I sincerely wish Mr. Carroll had been standing with me on the metro platform; I think he would not have been so quick to write racism's obituary if he'd seen what I saw.  And I think he would have taken away a much more pragmatic understanding of what Obama's candidacy means in terms of race relations in America today.  Racism didn't begin with a ballot, and it won't end with a ballot, neither in Iowa, nor in New Hampshire...nor, for that matter, in November.  Barack Obama's historic victory should give us hope, but hope is only a starting point, not an end unto itself.  We cannot defeat racism--even with an extraordinary victory--so long as racism itself remains silenty mundane.



This morning as I listened to C-Span (Catzmaw - 1/7/2008 2:17:58 PM)
I heard a man who described himself as a Biden supporter and New Hampshire resident declare that he couldn't vote for Obama because a lot of black groups are promoting Obama's candidacy, which he believes means they think of Obama as the black candidate.  As a consequence he declared that he couldn't vote for Obama because Obama would probably seek entitlements for blacks.  Racist, much?  I thought to myself.  I doubt this man would have said the same about a white candidate receiving support from organizations of particular ethnic, religious, or racial background.  

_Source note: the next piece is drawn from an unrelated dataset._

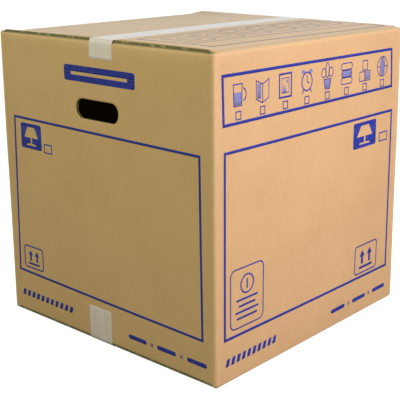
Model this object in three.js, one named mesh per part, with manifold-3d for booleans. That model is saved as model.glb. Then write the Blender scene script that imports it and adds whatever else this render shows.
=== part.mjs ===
// A corrugated moving carton, folded from one sheet of board and closed with two strips of tape.
// Millimetres, +Z up, origin at the centre of the underside. The end panels with the hand holes
// face -Y and +Y. The side panels face -X and +X and carry the outer flaps.
import * as THREE from 'three';
import { mergeVertices } from 'three/addons/utils/BufferGeometryUtils.js';
import Module from 'manifold-3d';

const wasm = await Module();
wasm.setup();

// Driving dimensions of the folded sheet.
const insideWidth = 446; // between the side panels, along X
const insideLength = 446; // between the end panels, along Y
const insideHeight = 450; // between the inner flaps, along Z
const board = 4; // thickness of the corrugated board
const creaseRadius = 0.6; // inner radius of a crease
const cornerRadius = 4; // outer radius of an upright corner
const lapGap = 0.3; // air between an inner and an outer flap
const outerSeam = 1.5; // gap where the two outer flaps meet
const innerSeam = 2.5; // gap where the two inner flaps meet
const outerFlapSetback = 4; // outer flap's raw end, back from the end panel's face
const innerFlapSetback = 12.5; // inner flap's raw side, in from the side panel's face
const slotDepth = 3; // a corner slot's floor, past the end panel's crease
const topFoldDrop = 2.5; // top outer flap's crease lies this much under its flat part
const topRampWidth = 11; // and the flap climbs it over this width
const rampRadius = 14; // rounding where the climb ends

// Driving dimensions of the maker's joint, at the rear left corner.
const tabWidth = 35; // glue tab, seen from inside
const tabTaper = 14; // slant of the tab's ends

// Driving dimensions of the hand holes, one in each end panel.
const holeWidth = 91;
const holeHeight = 30;
const holeRadius = 14;
const holeDrop = 101; // from the end panel's top crease down to the hole's centre
const holeShift = 2; // the die cut is this much off the panel's middle, to its left

// Driving dimensions of the tapes.
const tapeThickness = 0.12;
const tapeWidth = 50;
const topTapeShift = 8; // strip's middle along X
const bottomTapeShift = -10;
const topTails = { front: 25, rear: 32 }; // tape on the end panel, below the top crease
const bottomTails = { front: 49, rear: 42 }; // tape on the end panel, above the bottom crease
const tapeBridge = 0.4; // how far the tape stands off the crease it passes
const tapeStandOff = 0.9; // how far it stands off the outer flap's raw end
const tapeLanding = 12; // where it meets the panel, past the crease's centre

// How round things are faceted.
const facetTurn = THREE.MathUtils.degToRad(15); // most that a fold turns from one facet to the next
const curveSegments = 8; // facets of a rounded corner

// Faces and levels that follow from the sizes above.
const middle = board / 2;
const creaseMiddle = creaseRadius + middle;
const creaseOuter = creaseRadius + board;
const sideFace = insideWidth / 2 + board;
const endFace = insideLength / 2 + board;
const underside = tapeThickness;
const innerBottom = underside + board + lapGap;
const innerTop = innerBottom + board + insideHeight + board;
const topFace = innerTop + lapGap + board;
const bottomCrease = innerBottom + creaseOuter; // centre of the end panels' lower crease
const topCrease = innerTop - creaseOuter; // and of their upper one
const slotFloors = { low: innerBottom + slotDepth, high: innerTop - slotDepth };
const endCreases = { low: innerBottom + middle, high: innerTop - middle };
const sideCreases = { low: underside + middle, high: topFace - middle - topFoldDrop };
const outerFlapHalf = endFace - outerFlapSetback;
const innerFlapHalf = sideFace - innerFlapSetback;

// Frames that stand a flat profile up: its plane, then the way it is extruded.
const axisX = new THREE.Vector3(1, 0, 0);
const axisY = new THREE.Vector3(0, 1, 0);
const axisZ = new THREE.Vector3(0, 0, 1);
const alongX = new THREE.Matrix4().makeBasis(axisY, axisZ, axisX);
const alongY = new THREE.Matrix4().makeBasis(axisX, axisZ, axisY.clone().negate());
const alongZ = new THREE.Matrix4();

const point = (x, y) => new THREE.Vector2(x, y);

// A line through the corners, with an arc of the given radius at each inner corner.
function creasedLine(corners, radii) {
  const line = [corners[0].clone()];
  radii.forEach((radius, i) => {
    const corner = corners[i + 1];
    const back = corners[i].clone().sub(corner).normalize();
    const ahead = corners[i + 2].clone().sub(corner).normalize();
    const halfAngle = Math.acos(back.dot(ahead)) / 2;
    const bisector = back.clone().add(ahead).normalize();
    const start = corner.clone().addScaledVector(back, radius / Math.tan(halfAngle));
    const centre = corner.clone().addScaledVector(bisector, radius / Math.sin(halfAngle));
    const turn = (Math.PI - 2 * halfAngle) * Math.sign(ahead.cross(back));
    const steps = Math.ceil(Math.abs(turn) / facetTurn);
    for (let step = 0; step <= steps; step += 1) {
      line.push(start.clone().rotateAround(centre, (turn * step) / steps));
    }
  });
  line.push(corners.at(-1).clone());
  return line;
}

// The line moved sideways by an offset, to its left where the offset is positive.
function offsetLine(line, offset) {
  return line.map((at, i) => {
    const before = at.clone().sub(line[Math.max(i - 1, 0)]).normalize();
    const after = line[Math.min(i + 1, line.length - 1)].clone().sub(at).normalize();
    const [into, out] = [before.lengthSq() ? before : after, after.lengthSq() ? after : before];
    const normal = point(-into.y - out.y, into.x + out.x);
    return at.clone().addScaledVector(normal, offset / (1 + into.dot(out)));
  });
}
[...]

As for the clown on the train, I've met guys like him before.  People like him interpret the silence of the people around him (not of the group he's attacking) to be secret assent.  He probably went home telling himself that all the white people on that train agreed with him but were afraid to speak up and needed someone "gutsy" like him to make their point.  Glad I didn't see it.  I wouldn't have been able to resist the urge to confront him.  I would never suggest that a man confront him, because then testosterone gets in the way, but short, pudgy, middle-aged Mommy types can get by with all sorts of things men and younger women cannot.